Private: The Radical Libertarian Argument Against Health Care Reform


Affordable Care Act, Health Care Law, Obama administration, Professor David Cole, Simon Lazarus, Walter Dellinger

by Jeremy Leaming

The Supreme Court has set aside a large chunk of time later this month to hear argument over the constitutionality of the health care law’s integral provision, but the primary argument against the minimum coverage provisions has been loudly and repeatedly bandied about since the law’s enactment.

The law’s minimum coverage provision requires people who can afford it to obtain a minimum coverage of health insurance or pay a penalty when filing their income tax returns. It’s not the only provision being challenged by the states, but it is the one that has largely driven the right-wing argument that if the federal government can force some people to purchase health care insurance, there’s no limit to what Congress will be able to require individuals to purchase. (Maybe Congress will require everyone to purchase a gun, to protect their lives, from predators. While becoming a target of crime is obviously something that does and can happen anywhere in the world, it is not as certain as humans’ need for medical treatment due to many other causes, many natural.)

As noted on ACSblog numerous times, the liberty argument is not only wobbly, but hypocritical. A former U.S. Solicitor General Walter Dellinger noted at last year’s ACS Convention that many of the folks complaining about the minimum coverage provision are also supporters of laws requiring women to undergo sonograms and listen to propaganda from doctors before receiving an abortion.

In a March 7 piece for The Nation, Georgetown University law school professor and constitutional law expert David Cole provides, as usual for the professor, an accessible explanation about why the argument against the minimum coverage provision is unlikely to be invalidated by the high court.

Not only is the argument against the minimum coverage provision on flimsy ground, it’s also not conservative. The argument is, in reality, “radically libertarian,” Cole writes.

Cole states:

We’ve seen this kind of libertarian constitutional argument before. In the early twentieth century, after the Industrial Revolution had concentrated economic power in employers’ hands, Congress and the states passed many laws designed to protect workers from exploitation. Time and again, the Supreme Court invalidated these statutes. It deemed the federal laws beyond Congress’s power to regulate interstate commerce because they were said to regulate the terms of production, manufacture or mining, all of which were said to precede interstate commerce.
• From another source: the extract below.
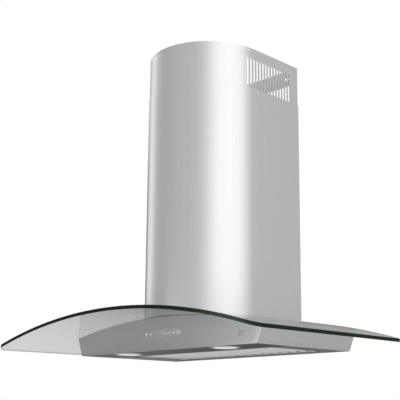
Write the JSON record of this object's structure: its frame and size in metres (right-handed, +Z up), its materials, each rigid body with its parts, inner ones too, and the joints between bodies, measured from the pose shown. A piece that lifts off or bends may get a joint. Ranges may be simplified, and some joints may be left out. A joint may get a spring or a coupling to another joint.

And it invalidated state labor laws as infringements on the “freedom of contract” protected by the due process clause.

After the Depression, however, the court “overruled both lines of precedent it abandoned altogether the due process notion that economic regulation infringes on ‘freedom of contract,’” and “it has never since invalidated any law on that ground. And it ruled that in our integrated national economy, Congress is entitled to regulate on the presumption that all economic activity, not matter how local, affects interstate commerce.”

In this ACS Issue Brief, the National Senior Citizens Law Center’s  Simon Lazarus also details the radicalism undergirding the arguments against the Affordable Care Act – essentially it’s all about containing the ability of the federal government to address far-reaching concerns, ones that reach from coast to coast.

Our health care market accounts for more than 17 percent of the U.S. economy, and for many decades now, the government has regulated that market.

As many other professors, have noted, if the current Supreme Court adheres to precedent, the Obama administration’s landmark health reform law will not be invalidated.

At the end of the day, people will come to realize that the radical libertarian arguments against the health care reform law were never genuine or at all sensible. What is sensible is tackling a national health care system that for too many years has been inherently unfair to both the insured and uninsured.